リズム&ビート優先のフリーな演奏
昔はそうは思わなかったのだが、最近は「なるほどな」と納得する。やはり、オーネット・コールマンは、確かに「フリー・ジャズ」の祖であった。
特に、今、聴き直している、1958年のデビュー盤から、1965年の大名盤『At the "Golden Circle" Vol. 1 & 2』まで、今の耳で聴き直すと、確かにオーネットは、当時、フリー・ジャズの旗手だったことは間違い無い。
Ornette Coleman『Ornette!』(写真左)というアルバムがある。1961年1月の録音。ちなみにパーソネルは、Ornette Coleman (as), Don Cherry (tp), Scott LaFaro (b), Ed Blackwell (ds)。盟友ドン・チェリーのトランペットが心強い。そして、リズム・セクションは、早逝した伝説のベーシストであるスコット・ラファロ、そして、フリー・ドラミングの若手であるエド・ブラックウエルと凄い布陣である。
どんなオーネット独特のフリー・ジャズになるのか、と思って、聴き始めると「あれれ」と思う。リズム&ビート優先のフリー・ジャズ。テナーとペットは短いフレーズを次々と繰り出しながら、リズム&ビートの自由な展開に追従する。これは面白い。完全にリズム&ビート優先の「限りなく自由度の高い」展開である。
アルバム全編を聴き終えて思うのは、やはり、この「オーネットのフリー・ジャズ」は最大限の決め事があって、その決め事を守る分には、後は何をやっても構わない。そんなオーネット独特のフリー・ジャズな展開を、このアルバムでは、リズム・セクション中心に展開している。
今の耳で聴くと、これはフリー・ジャズでは無いなあ、と感じる。限りなくフリーに近い、新主流派のモーダルな演奏に近い。しかし、フロントを張るオーネットとチェリーの繰り出すフレーズはモードでは無い。必要最低限の決め事を守りながら、思うがままに吹きたい様に吹く。最後のほうは、ちょっとマンネリになったのか、少し単調になるのはご愛嬌。
さすがにこの限りなくフリーに近い展開に、メインストリーム・ジャズ出身のラファロはちょっと硬い。
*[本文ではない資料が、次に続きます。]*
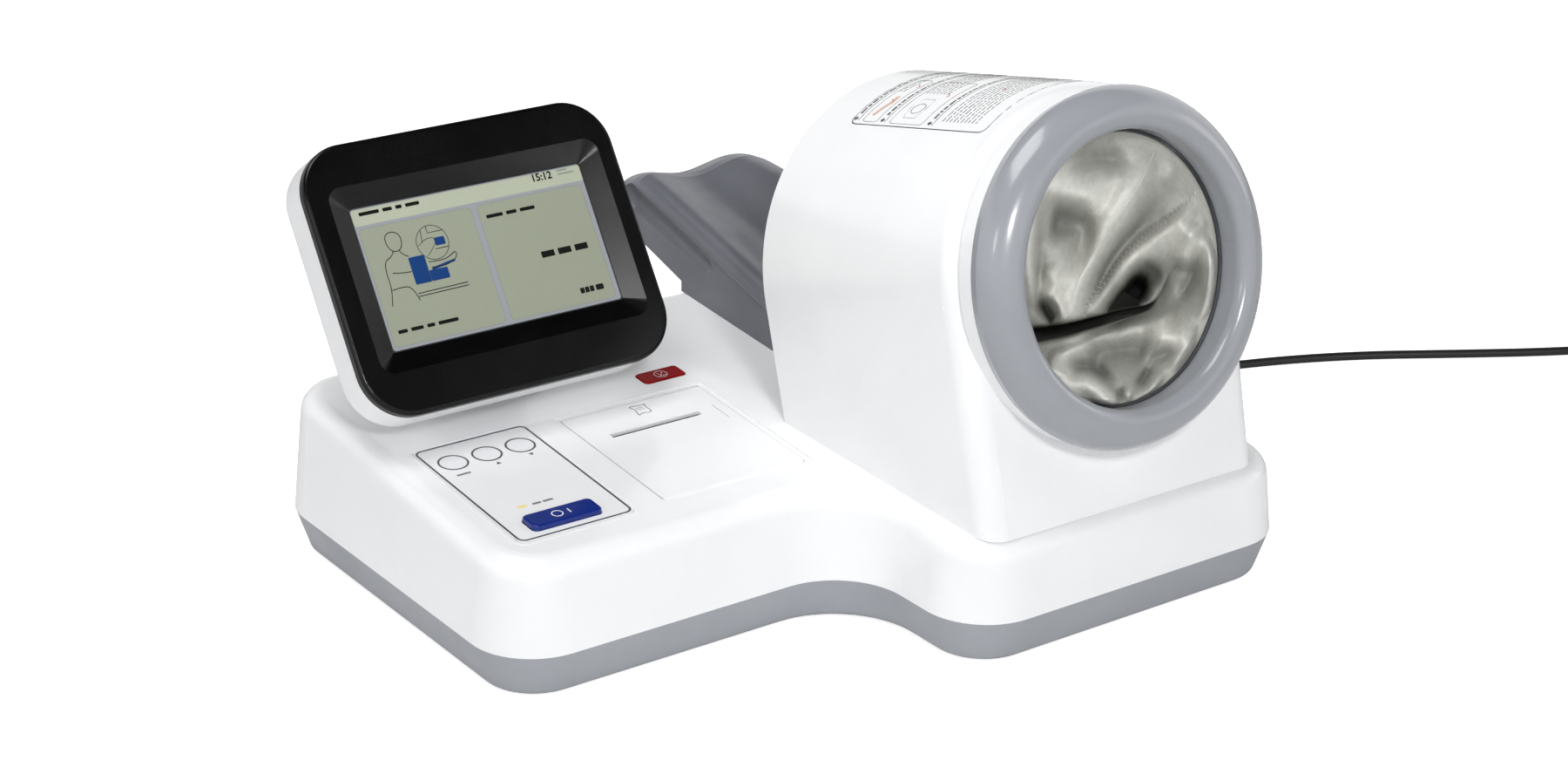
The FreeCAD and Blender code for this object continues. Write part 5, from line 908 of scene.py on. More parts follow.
@dataclass(frozen=True)
class PowerLead:
    """Black mains lead: its route on the floor, its coil and its last stretch to the plug.

    Attributes:
        radius: of the lead, in metres, as are all places and sizes but those named below.
        route: from the strain relief to the coil.
        coil, coil_radius: the coil's middle and its middle radius.
        turns_wide, layers, steps: turns side by side, layers, and points in a turn.
        coil_start: angle at which the lead enters the coil, in degrees.
        unwinding: how it leaves the coil: angles in degrees, radii and heights in millimetres.
        tail: the last stretch.
        length: measured along the lead; not used.
        tie_angle: of the strap round the turns, in degrees.
        tie_width, tie_thickness: of the strap, in millimetres.
    """

    radius: float = 0.003
    route: tuple[Point, ...] = (
        (0.190, 0.205, 0.018), (0.191, 0.236, 0.016), (0.198, 0.268, 0.0095), (0.217, 0.296, 0.0036),
        (0.250, 0.309, 0.003), (0.283, 0.296, 0.003), (0.301, 0.262, 0.003), (0.306, 0.218, 0.003),
        (0.313, 0.168, 0.003), (0.333, 0.117, 0.003), (0.371, 0.077, 0.003), (0.423, 0.051, 0.003),
        (0.478, 0.032, 0.003), (0.530, 0.007, 0.003), (0.584, -0.027, 0.003), (0.642, -0.062, 0.003),
        (0.688, -0.084, 0.003), (0.714, -0.0915, 0.003))
    coil: Spot = (0.698, -0.134)
    coil_radius: float = 0.033
    turns_wide: int = 3
    layers: int = 2
    steps: int = 16
    coil_start: float = 68.0
    unwinding: tuple[Point, ...] = (
        (68.0, 39.0, 9.0), (45.5, 39.0, 9.0), (23.0, 39.0, 9.0), (0.5, 39.5, 8.8), (-22.0, 41.0, 7.8),
        (-44.5, 43.5, 5.7), (-67.0, 45.0, 3.6), (-89.5, 45.5, 3.0), (-110.0, 45.5, 3.0))
    tail: tuple[Point, ...] = ((0.676, -0.173, 0.003), (0.634, -0.173, 0.003))
    length: float = 2.15
    tie_angle: float = 205.0
    tie_width: float = 9.0
    tie_thickness: float = 0.7

    def round_coil(self, degrees: float, radius: float, height: float) -> Point:
        """Place at an angle and a radius round the coil's middle."""
        angle = math.radians(degrees)
        return self.coil[0] + radius * math.cos(angle), self.coil[1] + radius * math.sin(angle), height

    def coil_points(self) -> list[Point]:
        """Turns of the coil, from its outer turn on the floor inwards, up and out again."""
        pitch = 2 * self.radius
        last = self.turns_wide - 1
        points = []
        for layer in range(self.layers):
            for number in range(self.turns_wide * self.steps):
                turn = number / self.steps
                inward = turn if layer == 0 else last * (1.0 - turn / self.turns_wide)
                radius = self.coil_radius + last * self.radius - min(inward, last) * pitch
                degrees = self.coil_start - 360.0 * (turn + layer * self.turns_wide)
                points.append(self.round_coil(degrees, radius, self.radius + layer * pitch))
        points += [self.round_coil(degrees, radius * MM, height * MM)
                   for degrees, radius, height in self.unwinding]
        return points

    def build_tie(self) -> Piece:
        """Rubber strap round the coil's turns."""
        turn = math.radians(self.tie_angle)
        outward = Vector((math.cos(turn), math.sin(turn), 0.0))
        upward = Vector((0.0, 0.0, 1.0))
        middle = Vector((*self.coil, self.layers * self.radius)) + outward * self.coil_radius
        axes = Matrix((outward, upward, outward.cross(upward))).transposed().to_4x4()
        radius = self.radius / MM
        strap = plate(self.turns_wide * 2 * radius + 2 * self.tie_thickness, self.layers * 2 * radius, radius,
                      self.tie_width, self.tie_thickness)
        shifted(strap, slide(0.0, 0.0, -self.tie_width / 2))
        return seat(strap, "lead_tie", Matrix.Translation(middle) @ axes @ Matrix.Scale(MM, 4), Body.BASE,
                    "soft_rubber")

    def build(self) -> None:
        lead = new_curve("mains_lead", self.radius, resolution=(8, 5))
        add_spline(lead, [*self.route, *self.coil_points(), *self.tail])
        finished(lead, "mains_lead", Body.BASE, "cord_black")
        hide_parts("power_cord", "cord_coil", "cord_tail")
        self.build_tie()


# ------------------------------------------------------------------ display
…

逆に、型にはまっていないブラックウエルは精力的に自由に叩きまくっている。逆に、ラファロの硬さが伝統的なジャズのリズム&ビートの雰囲気をほんのりと漂わせていて、これはこれで、このアルバムでは良い方向に作用していると思う。
確かに、このリズム&ビート優先の「限りなく自由度の高い」展開を聴いていると、当時のジャズ界の若手、例えば、ハービー・ハンコックとか、ロン・カーターとか、トニー・ウィリアムスとか、ウェイン・ショーターとか、当時、マイルス楽団のメンバーたちが、こぞってフリー・ジャズ指向に傾いたのも判るなあ、と思う。
振り返ると、1962年当時、この『Ornette!』の音世界は、かなり相当に「斬新に」聴こえたのではないだろうか。新しいジャズの響きがビンビンに伝わってきて、当時の若手ミュージシャンが、こぞってオーネットのスタイルに傾いたのも無理も無いことだと思う。とにかく格好良いのだ。クールと言って良い音世界である。
実験的なアプローチを捉えたアルバムなので、演奏全体において、切れ味やシャープさに欠けるのは仕方の無いこと。このアルバムでは、リズム&ビート優先の「限りなく自由度の高い」展開こそが「買い」であり、積極的に評価されるべき部分である。こんなリズム&ビート優先の「限りなく自由度の高い」展開が試みられていたことに、ジャズの先進性と懐の深さを感じる。
震災から3年4ヶ月。決して忘れない。まだ3年4ヶ月。常に関与し続ける。がんばろう東北、がんばろう関東。自分の出来ることから復興に協力し続ける。